We will have to see if this happens. Google will certainly be appealing so this will still drag on for years.
And let’s not forget the last big anti trust case in the US - Microsoft. That was supposed to break up Microsoft but in the end the government and Microsoft came to a settlement. And it was a very weak settlement in Microsoft favour.
Microsoft opened up some of its APIs to developers but that only applied to Windows, not allowing those APIs on other systems. And the Web browser part of the case was dropped.

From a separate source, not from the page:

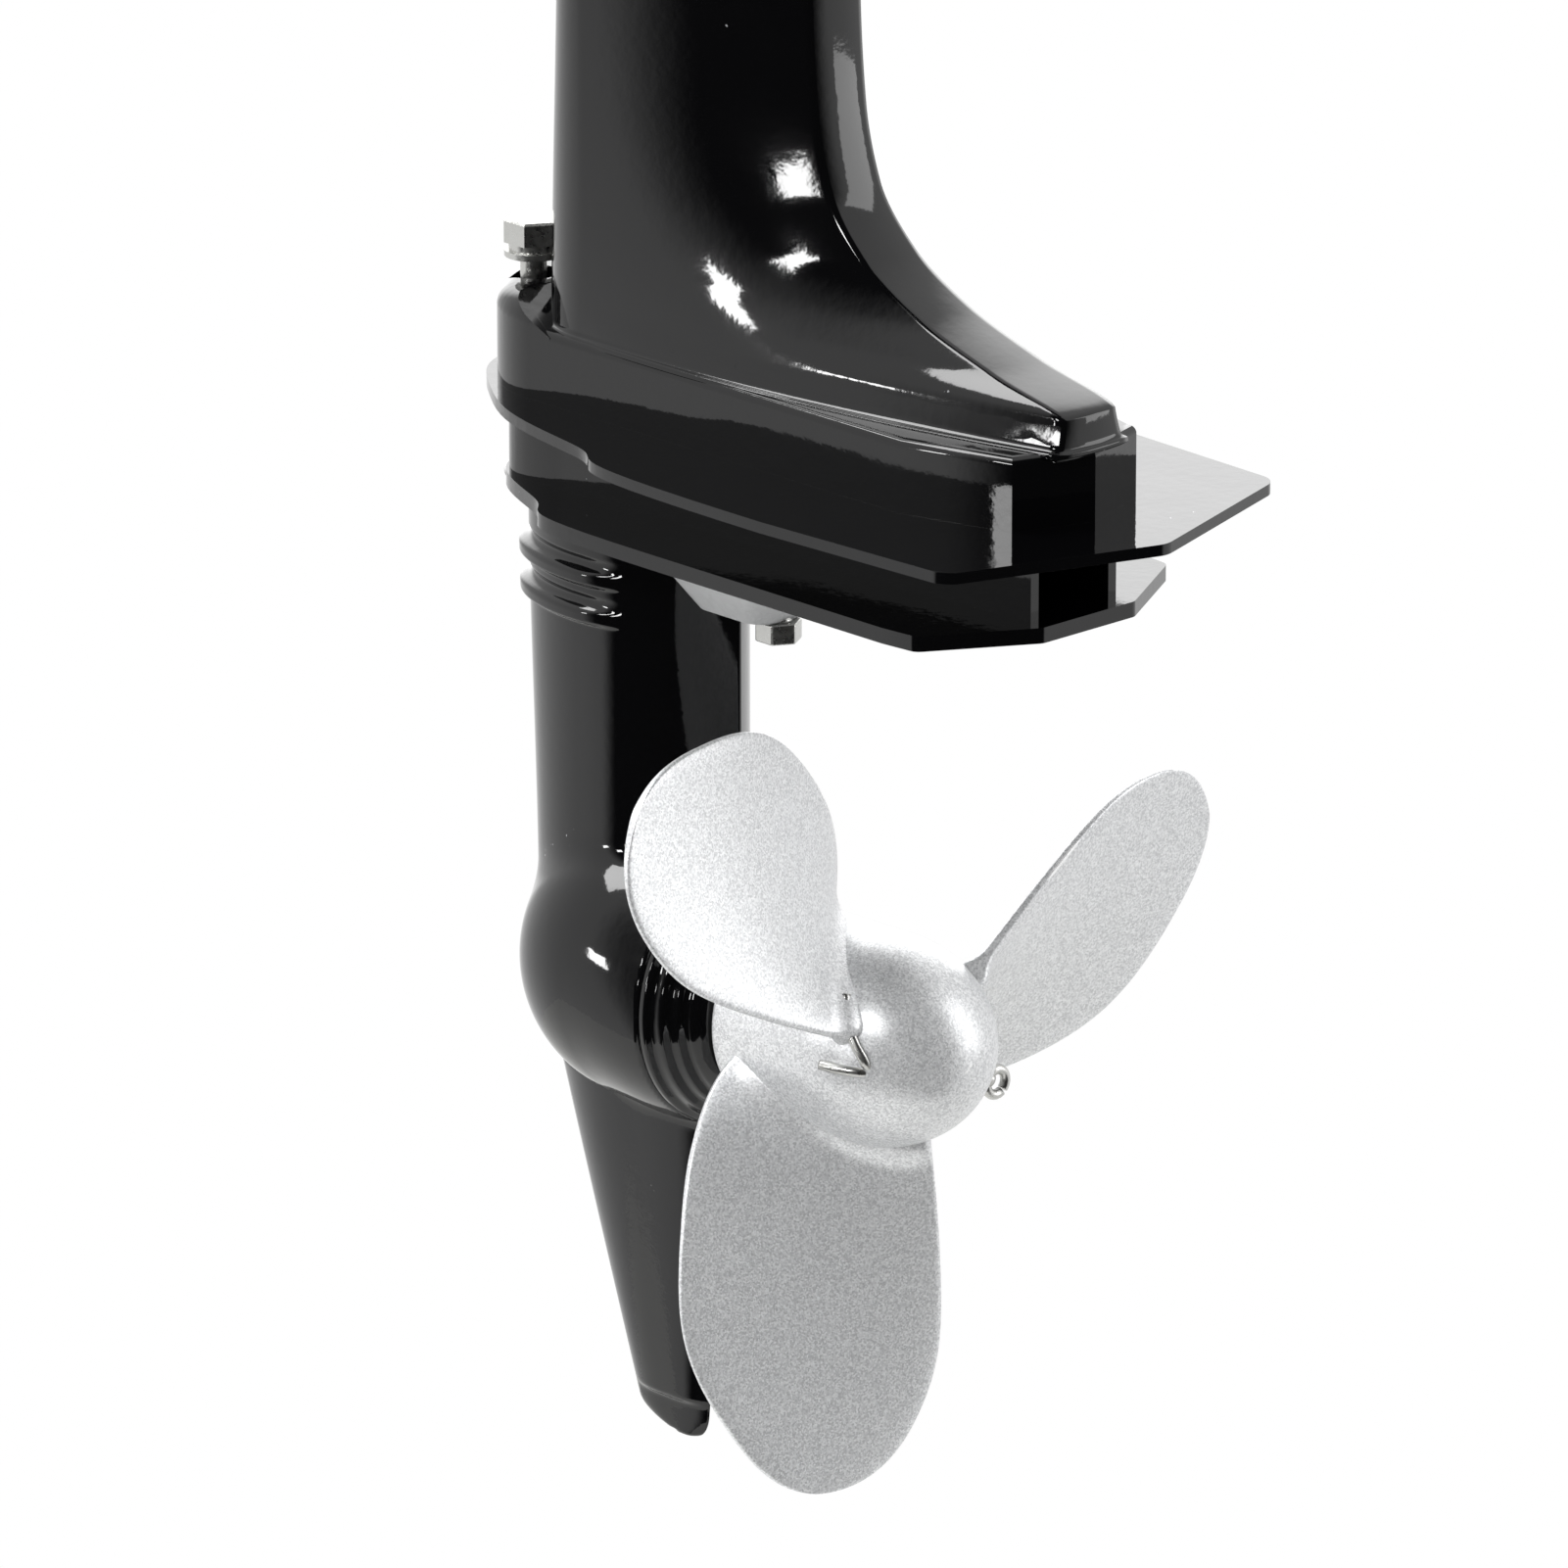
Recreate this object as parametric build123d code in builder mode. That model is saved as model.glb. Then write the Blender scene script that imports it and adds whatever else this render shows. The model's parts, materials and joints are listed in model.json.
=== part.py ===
"""Small transom-hung outboard motor, in millimetres.

The frame: +X aft, +Y to starboard, +Z up. The origin is the middle of the seat
that rests on the top of the boat's transom.
"""

import os
from math import atan, cos, hypot, pi, radians, sin, tan

from build123d import *

os.makedirs("parts", exist_ok=True)

# Main axes and levels
DRIVE_X = 95.0  # drive and steering axis, aft of the transom seat's middle
SHAFT_Z = -550.0  # propeller shaft, under the transom seat
TUBE_FOOT_H = 300.0  # top flange of the leg, above the propeller shaft
PAN_Z = 47.0  # underside of the engine pan, above the seat

# Clearances
RUN_FIT = 0.05  # radial gap of a shaft in its bore
SEAT_GAP = 0.3  # gap between faces that pass each other
PRESS_GAP = 0.02  # radial gap of a piece that is pressed or glued in

# Anti-splash plate and skirt of the leg casting
PLATE_TOP = 114.8
PLATE_THICK = 2.2
PLATE_NOSE = -33.0
PLATE_SHOULDER = (22.9, 37.1)
PLATE_WIDE = (80.5, 44.8)
PLATE_CORNER = (127.0, 42.6)
PLATE_APEX = 141.3
SKIRT_TOP = 129.0
SKIRT_HALF = 22.5
SKIRT_NOSE = -29.6
SKIRT_REAR = (117.0, 16.0)
SKIRT_APEX = 122.5
PLATE_CORNER_R = 5.0
BOSS_TOP = 133.6  # hump round the nose that the two housing bolts go through
BOSS_ROUND = 4.5
BOSS_SLOPE_U = (-17.0, -1.0)
LEG_WALL = 4.0
BOLT_U = -21.8
BOLT_V = 7.5
BOLT_R = 3.0
BOLT_POCKET_R = 5.0
BOLT_POCKET_FOOT = 126.5

# Gearcase casting
RIM_TOP = 96.6
RIM_THICK = 3.0
RIM_NOSE = -27.0
DUCT_NOSE = RIM_NOSE + 0.5
RIM_END = 121.1
DUCT_WALL = 3.0
STRUT_HALF = 17.0
STRUT_REAR = 27.5
STRUT_TAIL_R = 3.0
BULLET_NOSE = -28.0
BULLET_MID = 31.0
BULLET_R = 26.5
PARTING_U = 27.0
CAP_END = 38.0
SKEG_DEPTH = 95.0

# Shafts and bevel gears
DRIVE_R = 5.0
PROP_SHAFT_R = 6.0
PINION_TEETH = 13
DRIVEN_TEETH = 27
GEAR_MODULE = 1.35
FACE_SHARE = 0.68  # small end of the teeth as a share of the cone distance
TOOTH_SHARE = 0.80  # tooth thickness as a share of half the pitch

# Propeller
HUB_R = 20.5
HUB_FRONT = 40.0
HUB_CYL_END = 74.0
HUB_NOSE = 97.0
BLADE_COUNT = 3
BLADE_R = 88.5
BLADE_PITCH = 130.0
BLADE_MID_U = 66.8
BLADE_FIRST = 11.0
ROOT_THICK = 7.0
TIP_THICK = 1.8
COTTER_U = 80.0
COTTER_R = 1.6
COTTER_TILT = -22.0

# Water pump
PUMP_R = 12.2
PUMP_TOP = 131.0
PUMP_ROOM_R = 9.8
IMPELLER_VANES = 6

# Steering tube and its bracket
TUBE_R = 22.0
TUBE_WALL = 4.0
FLANGE_R = 36.0
FLANGE_THICK = 8.0
BUSH_WALL = 2.5
BUSH_FLANGE = 3.0
SWIVEL_WALL = 6.5
TILT_X = -30.0
TILT_Z = 34.0
TILT_BOLT_R = 5.0
TILT_EYE_R = 11.0
TRIM_X = 45.0
TRIM_Z = -205.0
TRIM_PIN_R = 5.0

# Transom clamps
CLAMP_Y = 45.0
CLAMP_THICK = 12.0
CLAMP_INNER = 36.0
SEAT_AFT = 20.0
JAW_INNER = -58.0
JAW_OUTER = -80.0
HOOK_THICK = 12.0
SCREW_Z = -48.0
SCREW_R = 5.0
SCREW_BOSS_R = 11.0
SCREW_LENGTH = 84.0
PAD_R = 17.0
PAD_THICK = 8.0
PAD_REST = -38.0
HANDLE_HALF = 28.0
HANDLE_R = 3.0


def at(height):
    """Level plane at a height above the propeller shaft, centred on the drive axis."""
    return Plane(origin=(DRIVE_X, 0, SHAFT_Z + height))


def across(station):
    """Plane square to the propeller shaft; its x runs to starboard and its y up."""
    return Plane(origin=(DRIVE_X + station, 0, SHAFT_Z), x_dir=(0, 1, 0), z_dir=(1, 0, 0))


def level(z):
    """Level plane at a height above the transom seat, centred on the drive axis."""
    return Plane(origin=(DRIVE_X, 0, z))


MIDDLE = Plane(origin=(DRIVE_X, 0, SHAFT_Z), x_dir=(1, 0, 0), z_dir=(0, -1, 0))
HEAD = Plane(origin=(DRIVE_X, 0, 0), x_dir=(1, 0, 0), z_dir=(0, -1, 0))
SEAT = Plane(origin=(0, 0, 0), x_dir=(1, 0, 0), z_dir=(0, -1, 0))
DRIVE_AXIS = Axis((DRIVE_X, 0, SHAFT_Z), (0, 0, 1))
PROP_AXIS = Axis((DRIVE_X, 0, SHAFT_Z), (1, 0, 0))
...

And look what happened - Microsoft maintained it’s monopolies with Windows and Office, and they have only strengthened. On Web browsers it’s monopoly wa overturned but that was in part due to the EU case (forcing a choice window in Europe) and largely because another monopolist Googlr came along leveraging search instead of an OS.
Microsoft has oblitered competition again with office. The latest example is bundling Teams in, which has destroyed Slack. And it’s now aggressively pushing Edge, integrating it in unnecessary ways into the OS and making it unremovable.
The US anti trust actions against tech are weak. I don’t see Google being broken up or receiving harsh sanctions. It’s lost the case, but like Microsoft it will negotiate a settlement that costs it little but gives the politicians something to point at to say they did something.
I suspect the big loser will be Firefox. Part of the case against Google was that it makes exclusivity deals to funnel search customers to it. Mozilla has such a deal and is very reliant on that revenue to keep going.
And if it were forced to sell Chrome, who would buy it? It’s entire business model is around funneling people to search, and snooping on customers to strengthen Googles ad data. Likely one of the other big tech companies, and they’d just try to redirect everyone and built a new monopoly.
What happens if there are no bidders?
With Chrome’s sale, ad blockers will reign.
I think wait and see might be wise before calling it a win. Whoever buys it will also need it to turn a profit, which could end up just as bad.